Whoa. Slow your roll there, Jeff Fordham. I mean, what kind of advice is that? Even if she really had said, “There is no God” — which she didn’t — denying it, of course, would still be the better course of action. (Where’s Olivia Pope when you really need her?) Jeff’s little display, as entertainingly wackadoo as it was, was just another one of the show’s unbelievable contrivances to me. What could Jeff possibly gain by saying such vicious and triggery things to Juliette and giving her such horrible advice? Nothing, frankly, except that it would lead to Juliette feeling like crap about herself and passing out drunk and being rescued by Avery. And Avery’s version of a rescue? Dressing Juliette up as Beatnik Barbie — black wig, beanie, hipster glasses, tambourine — and having her busk with him on the streets of Nashville. Oh, sure, no one would pick up on that. (It wasn’t so much that she looked like Juliette Barnes in a disguise — it was that she looked like somebody in a disguise.) Anyway, it seemed to work, to some extent. Juliette has possibly gotten her groove back.

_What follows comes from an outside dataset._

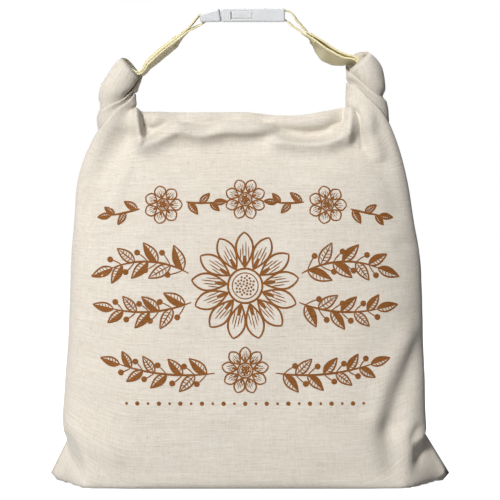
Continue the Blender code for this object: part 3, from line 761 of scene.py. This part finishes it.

Finally, Teddy is still going all CSI: Nashville on us, trying to figure out who tried to kill him. He’s discovered a connection between Peggy’s murderer and Lamar, so you know he’s going to be like a dog with a bone until he gets to the bottom of things. I give the show credit: They’ve kept all the politics stuff to a bare minimum and while I can’t say I’m dying to see what happens next, it is at least mildly interesting.
This seemed like a one-step-forward, two-steps-back kind of episode, after the fireworks of last week, but even mediocre Nashville episodes are always entertaining. (Once again, loved all the songs. Every last one of them.) Now excuse me while I slap on a black wig and a beanie and go write some poetry under an alias.